[begin Records supplied]

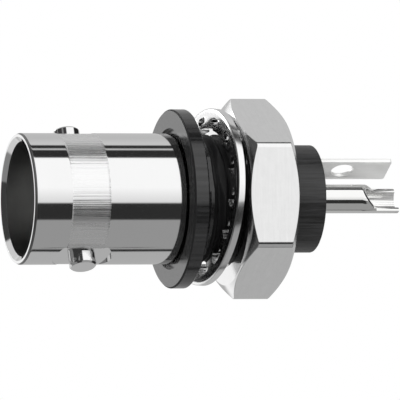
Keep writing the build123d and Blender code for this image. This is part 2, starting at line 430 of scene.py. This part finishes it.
def threadTree():
    group = bpy.data.node_groups.new("threadForm", "GeometryNodeTree")
    group.interface.new_socket("Geometry", in_out="OUTPUT", socket_type="NodeSocketGeometry")
    for name, kind, value in (
        ("Pitch", "Float", 0.794), ("Radius", "Float", 4.75), ("Depth", "Float", 0.43),
        ("Start", "Float", 0.95), ("End", "Float", 6.3), ("Chamfer", "Float", 0.4),
        ("Side", "Float", 1.0),  # 1 for a thread outside a barrel, -1 for one inside a nut
        ("Flat Distance", "Float", 9.0), ("Flat Turn", "Float", 0.0),
        ("Steps Round", "Int", 96), ("Steps Along", "Int", 14), ("Material", "Material", None),
    ):
        socket = group.interface.new_socket(name, in_out="INPUT", socket_type="NodeSocket" + kind)
        if value is not None:
            socket.default_value = value
    tree = Tree(group)
    given = tree.put("NodeGroupInput")
    pitch, radius, depth = given.out("Pitch"), given.out("Radius"), given.out("Depth")
    start, end, chamfer, side = given.out("Start"), given.out("End"), given.out("Chamfer"), given.out("Side")
    steepness, grooveFloor = 1.5, 0.18  # the flanks' slope, and the part of it that the groove's floor takes
    turns = ((end - start) / pitch + 2.0).call("CEIL")
    grid = tree.put("GeometryNodeMeshGrid", {
        "Size X": 1.0, "Size Y": 1.0, "Vertices X": turns * given.out("Steps Round") + 1.0,
        "Vertices Y": given.out("Steps Along"),
    })
    spot = tree.put("ShaderNodeSeparateXYZ", {0: tree.put("GeometryNodeInputPosition").out()})
    around = (spot.out("X") + 0.5) * turns
    across = spot.out("Y") + 0.5
    raw = start - pitch + pitch * (around + across)
    x = raw.limit(start, end)
    outside = raw.above(end) + raw.below(start)
    ridge = 1.0 - (across * 2.0 - 1.0).call("ABSOLUTE")  # 1 on the crest, 0 in the groove
    rise = (ridge * steepness - grooveFloor).limit()
    plain = radius - depth * (1.0 - rise)
    ends = (end - x).call("MINIMUM", x - start)
    bound = radius - side * (chamfer - ends)
    cut = side * (side * plain).call("MINIMUM", side * bound)
    reach = cut + outside * (bound - cut)
    angle = around * (2 * pi)
    y = reach * angle.call("COSINE")
    z = reach * angle.call("SINE")
    flatTurn = given.out("Flat Turn")
    faceY = 0.0 - flatTurn.call("COSINE")
    faceZ = flatTurn.call("SINE")
    over = (y * faceY + z * faceZ - given.out("Flat Distance")).call("MAXIMUM", 0.0)
    moved = tree.put("ShaderNodeCombineXYZ", {0: x * mm, 1: (y - over * faceY) * mm, 2: (z - over * faceZ) * mm}).out()
    shaped = tree.put("GeometryNodeSetPosition", {"Geometry": grid.out("Mesh"), "Position": moved}).out()
    whole = tree.put("GeometryNodeMergeByDistance", {"Geometry": shaped, "Distance": joinDistance}).out()
    real = tree.put("GeometryNodeRealizeInstances", {"Geometry": whole}).out()
    dressed = tree.put("GeometryNodeSetMaterial", {"Geometry": real, "Material": given.out("Material")}).out()
    tree.put("NodeGroupOutput", {0: dressed})
    return group


def grow(name, group, values, material, mesh=None):
    # an object that the node group shapes, with its inputs set by name
    piece = link(name, mesh or bpy.data.meshes.new(name))
    nodes = piece.modifiers.new("form", "NODES")
    nodes.node_group = group
    values = dict(values, Material=finishes[material])
    for item in group.interface.items_tree:
        if item.item_type == "SOCKET" and item.in_out == "INPUT" and item.name in values:
            nodes[item.identifier] = values[item.name]
    return piece


threadForm = threadTree()


def makeThread(name, values, material):
    piece = bake(grow(name, threadForm, values, material))
    if values["Side"] < 0:
        piece.data.flip_normals()
    return piece


# insulating bush

bushLook = {
    "flange": 6.60, "thickness": 1.15, "edge": 0.11, "recess": 5.20, "recessDepth": 0.35,
    "barrel": 4.75, "end": 6.30, "relief": (0.55, 0.40, 0.15), "bore": 3.30,
    "capSocket": (3.65, 1.00), "flat": 0.33, "flatStart": 0.02, "chamfer": 0.40, "soft": 0.04, "turn": 25.0,
    "sunk": 0.02,  # how far the barrel's core stays under the thread's groove
}
barrelThread = {
    "Pitch": 0.79375, "Radius": 4.75, "Depth": 0.40, "Start": 0.95, "End": 6.30, "Chamfer": 0.40,
    "Side": 1.0, "Flat Distance": 4.42, "Flat Turn": radians(25.0), "Steps Round": 120, "Steps Along": 13,
}


def makeBush(look):
    b, front = look["barrel"], -look["thickness"]
    begin, width, depth = look["relief"]
    capR, capDeep = look["capSocket"]
    under = b - barrelThread["Depth"] - look["sunk"]
    edge = look["edge"]
    rows = [(0, b), (begin, b), (begin + depth, b - depth), (begin + width, b - depth), (begin + width, under)]
    points = [
        (front, look["recess"]), (front, look["flange"] - edge), (front + edge, look["flange"]),
        (-edge, look["flange"]), (0, look["flange"] - edge),
        *rows, (look["end"], under), (look["end"], b - look["chamfer"]),
        (look["end"], capR), (look["end"] - capDeep, capR), (look["end"] - capDeep, look["bore"]),
        (front + look["recessDepth"], look["bore"]), (front + look["recessDepth"], look["recess"]),
    ]

    def paint(x, radius):
        return 1 if x < 0 and radius > look["flange"] - edge and x < front + edge else 0

    bush = lathe("insulatingBush", points, materials=("blackPlastic", "mattPlastic"), paint=paint)
    # the key flat, which thread and barrel share
    turn = radians(look["turn"])
    facing = Vector((0, -cos(turn), sin(turn)))
    for v in bush.data.vertices:
        if v.co.x > look["flatStart"] * mm:
            over = v.co.dot(facing) - (b - look["flat"]) * mm
            if over > 0:
                v.co -= facing * over
    soften(bush, look["soft"], 3)
    thread = smooth(makeThread("barrelThread", barrelThread, "blackPlastic"), 40)
    return addMesh(bush, thread)


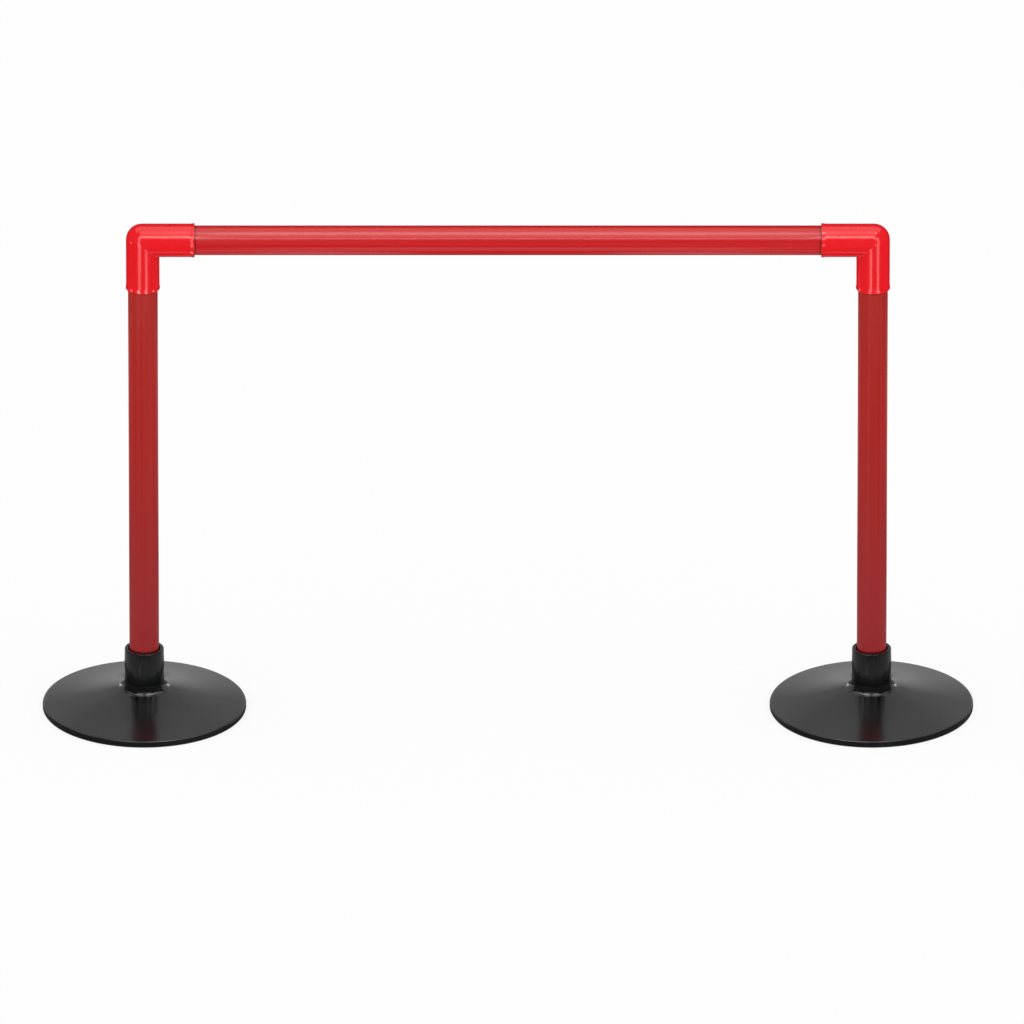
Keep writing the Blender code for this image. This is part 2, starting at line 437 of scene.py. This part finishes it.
def makeUprights():
    u = uprights
    for name, side in (("left", -1), ("right", 1)):
        leg = Vector((side * legSpot, 0.0, barHeight - u["drop"]))
        for row in ("outer", "inner"):
            bearing, radiance = u[name][row]
            across = Vector((cos(radians(bearing)), sin(radians(bearing)), 0.0))
            for rise, height in u[row]:
                away = across.cross(up) * cos(radians(rise))
                away.z = sin(radians(rise))
                makeCard(name + "UprightCard", leg + away * u["distance"], -away, across,
                         u["width"], height, radiance, u["spread"])


# Narrow beams that only the elbows' flared mouths mirror, as a few bright spots on each: for a
# leg's mouth the bearing and radiance, for an arm's the angle up over the bar and radiance
sparkles = {
    "left": {"leg": ((-82.0, 6.0), (-28.0, 20.0), (20.0, 17.0), (74.0, 6.0)),
             "arm": ((42.0, 9.0), (-17.0, 4.5), (-72.0, 11.0))},
    "right": {"leg": ((-100.0, 5.0), (-21.0, 10.0), (35.0, 7.0)),
              "arm": ((74.0, 15.0), (32.0, 10.0), (-12.0, 6.0))},
    "legLean": 8.0,
    "armLean": 16.0,
    "inset": 0.003,  # where they aim, from the mouth inwards
    "distance": 0.30,
    "width": 0.110,
    "height": 0.090,
    "spread": 20.5,
}


def makeSparkles():
    k = sparkles
    legLean, armLean = radians(k["legLean"]), radians(k["armLean"])
    for name, side in (("left", -1), ("right", 1)):
        low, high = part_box(name + "_elbow")
        legMouth = Vector((side * legSpot, 0.0, low.z + k["inset"]))
        armMouth = Vector((side * (min(abs(low.x), abs(high.x)) + k["inset"]), 0.0, barHeight))
        beams = []
        for bearing, radiance in k[name]["leg"]:
            turn = radians(bearing)
            ahead = Vector((sin(turn), -cos(turn), 0.0)) * cos(legLean)
            beams.append((legMouth, ahead - up * sin(legLean), radiance))
        for rise, radiance in k[name]["arm"]:
            ahead = aheadOf((0.0, 0.0, 0.0), rise, cos(armLean))
            beams.append((armMouth, ahead + right * (side * sin(armLean)), radiance))
        for mouth, away, radiance in beams:
            makeCard(name + "Sparkle", mouth + away * k["distance"], -away, away.cross(up),
                     k["width"], k["height"], radiance, k["spread"])


# For each base, sheets of light in a ring on the floor round it, which its collar mirrors, and
# small lamps to both sides of it, which the fillet at the collar's foot mirrors
footLamps = {
    "sheets": 7,
    "sheetTurn": 48.0,
    "sheetHeight": 0.004,
    "sheetRadius": 0.214,
    "sheetWidth": 0.190,
    "sheetDepth": 0.140,
    "sheetRadiance": 0.60,
    "sheetSpread": 164.0,
    "fillet": (-0.024, 0.027),  # where the small lamps aim: y from the leg's axis, and z
    # How far each small lamp leans out sideways, its rise, which passes overhead at 90 degrees,
    # its distance, width, height, radiance and spread
    "small": ((14.0, 80.0, 0.52, 0.16, 0.28, 2.9, 100.0),
              (36.0, 104.0, 0.52, 0.16, 0.20, 1.0, 100.0),
              (23.5, 174.5, 0.431, 0.08, 0.12, 2.6, 20.0)),
}


def makeFootLamps():
    f = footLamps
    for side in (-1, 1):
        ground = Vector((side * legSpot, 0.0, f["sheetHeight"]))
        for step in range(f["sheets"]):
            turn = radians(f["sheetTurn"]) * (step - (f["sheets"] - 1) / 2)
            away = Vector((sin(turn), -cos(turn), 0.0))
            makeCard("footSheet", ground + away * f["sheetRadius"], up, away.cross(up),
                     f["sheetWidth"], f["sheetDepth"], f["sheetRadiance"], f["sheetSpread"])
        fillet = Vector((side * legSpot, *f["fillet"]))
        for hand in (-1, 1):
            for lean, rise, distance, width, height, radiance, spread in f["small"]:
                lean = hand * radians(lean)
                rise = radians(rise)
                away = Vector((sin(lean), -cos(lean) * cos(rise), cos(lean) * sin(rise)))
                across = Vector((0.0, -sin(rise), -cos(rise))).cross(away)
                makeCard("footCard", fillet + away * distance, -away, across,
                         width, height, radiance, spread)


makeWorld()
makeFloor()
makeDrapes()
makeCards()
makeUprights()
makeSparkles()
makeFootLamps()
print("studio: done")


def makeMaterial(name, build):
    material = bpy.data.materials.new(name)
    graph = Graph(material)
    graph.finish("Material", graph.node("BsdfPrincipled", None, build(graph)))
    return material


# Elbows: a glossy moulding with slight sink marks, so that its highlights wander.
# A noise is given by its scale and its detail, and a third number is its roughness.
elbowFinish = {
    "red": (0.900, 0.0040, 0.011),
    "deepRed": (0.860, 0.0035, 0.010),
    "clouds": (34.0, 2.0),
    "deepClouds": (0.35, 0.75),  # from no deep red to all of it
    "roughness": 0.17,
    "roughClouds": 0.05,
    "grain": (2600.0, 2.0),
    "grainHeight": 0.0000025,
    "sink": (130.0, 1.0),
    "sinkHeight": 0.000030,
    "seam": (0.0001, 0.0004),  # half its width at the crest and at the foot
    "seamHeight": 0.00005,
}


def buildElbowFinish(graph):
    e = elbowFinish
    spot = graph.place()
    clouds = graph.noise(spot, *e["clouds"])
    sink = graph.noise(spot, *e["sink"])
    grain = graph.noise(spot, *e["grain"])
    seam = 1 - abs(graph.part(spot, "Y")).between(*e["seam"])
    skin = graph.bump(grain, e["grainHeight"])
    skin = graph.bump(sink, e["sinkHeight"], skin)
    skin = graph.bump(seam, e["seamHeight"], skin)
    return {
        "Base Color": graph.colour(clouds.between(*e["deepClouds"]), e["red"], e["deepRed"]),
        "Roughness": e["roughness"] + e["roughClouds"] * (clouds - 0.5),
        "Normal": skin,
    }


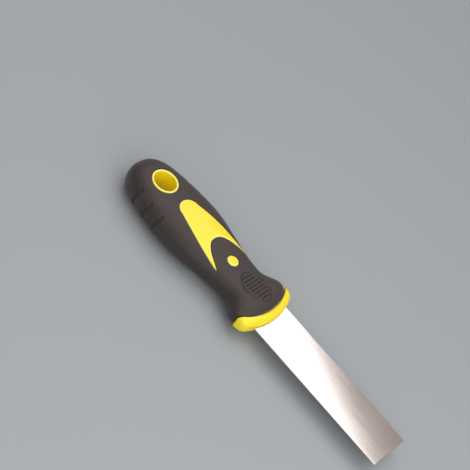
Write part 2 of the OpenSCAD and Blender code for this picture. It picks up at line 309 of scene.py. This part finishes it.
grip = {
    "padX": 67.9, "padL": 18.8, "padW": 14.2, "padBars": 8,
    "grooveW": 1.1, "grooveDepth": 0.6, "outlineDepth": 0.4, "padInset": 0.9,
    "slotX": -2.6, "slotPitch": 8.4, "slots": 3, "slotH": 13, "slotW": 2.4, "slotDepth": 1.1,
    "seam": 0.34,                   # gap round the hard inserts
    "frontSeam": 0.4,               # gap behind the collar
    "padLow": 5, "padEnd": 1.3,     # pads lie above this height, and end at this share of their size
    "slotPower": 0.6,               # below 1 gives steeper slot sides
    "padMargin": 1, "slotEndMargin": 1, "slotSideMargin": 0.7,      # finer skin this far round each
    "fineCuts": 5,                  # subdivision where the skin carries detail
    "frontTurn": 85, "frontSteps": 96, "cutPast": 20,
    "smooth": 32,
}


def padDip(x, y):                   # depth of the thumb pad's grooves at a point
    g = grip
    u, v = x - g["padX"], y
    a = (g["padL"] - g["grooveW"]) / 2
    b = (g["padW"] - g["grooveW"]) / 2
    q = math.hypot(u / a, v / b)
    if q > g["padEnd"]:
        return 0
    slope = math.hypot(u / a ** 2, v / b ** 2) / max(q, 0.001)
    dip = valley(abs(q - 1) / slope if slope > 0 else a, g["grooveW"]) * g["outlineDepth"]
    pitch = (g["padL"] - 2 * g["padInset"]) / (g["padBars"] + 1)
    for i in range(1, g["padBars"] + 1):
        barX = pitch * i + g["padInset"] - g["padL"] / 2
        reach = (g["padW"] / 2 - 2 * g["padInset"]) * math.sqrt(1 - (2 * barX / g["padL"]) ** 2)
        past = max(abs(v) - reach + g["grooveW"] / 2, 0)
        dip = max(dip, valley(math.hypot(u - barX, past), g["grooveW"]) * g["grooveDepth"])
    return dip


def toSlot(x):                      # distance to the nearest slot's middle line
    g = grip
    return min(abs(x - g["slotX"] - g["slotPitch"] * i) for i in range(g["slots"]))


def slotDip(x, z):
    g = grip
    reach = (g["slotH"] - g["slotW"]) / 2
    away = math.hypot(toSlot(x), max(abs(z) - reach, 0))
    return valley(away, g["slotW"]) ** g["slotPower"] * g["slotDepth"]


def sunkInto(x, y, z, depth):       # a point moved into the section, square to its outline
    power = handle["squareness"] - 1
    slopeY = math.copysign((abs(y) / halfW(x)) ** power / halfW(x), y)
    slopeZ = math.copysign((abs(z) / halfT(x)) ** power / halfT(x), z)
    run = math.hypot(slopeY, slopeZ)
    return x, y - depth * slopeY / run, z - depth * slopeZ / run


def mouldSkin(point):
    x, y, z = point
    if abs(z) > grip["padLow"] and padDip(x, y) > 0:
        return x, y, z - math.copysign(padDip(x, y), z)
    if abs(z) < grip["slotH"] / 2 and slotDip(x, z) > 0:
        return sunkInto(x, y, z, slotDip(x, z))
    return point


def needsDetail(face):
    x, y, z = face.calc_center_median() / mm
    g = grip
    reachX, reachY = g["padL"] / 2 + g["padMargin"], g["padW"] / 2 + g["padMargin"]
    if abs(z) > g["padLow"] and math.hypot((x - g["padX"]) / reachX, y / reachY) < 1:
        return True
    return abs(z) < g["slotH"] / 2 + g["slotEndMargin"] and toSlot(x) < g["slotW"] / 2 + g["slotSideMargin"]


def buildGrip():
    softGrip = duplicate(handleForm, "softGrip")
    editSome(softGrip, 'FACE', needsDetail)
    bpy.ops.mesh.subdivide(number_cuts=grip["fineCuts"], smoothness=0)
    bpy.ops.object.mode_set(mode='OBJECT')
    reshape(softGrip, mouldSkin)
    return softGrip


softGrip = buildGrip()
print("grip skin:", len(softGrip.data.vertices), "points")


# yellow inlay: a tail and two prongs, set into the grip above and below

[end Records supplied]

The request: How many lines in these entries contain the string "Keep"? State the number and nothing more.

Answer to this problem: 2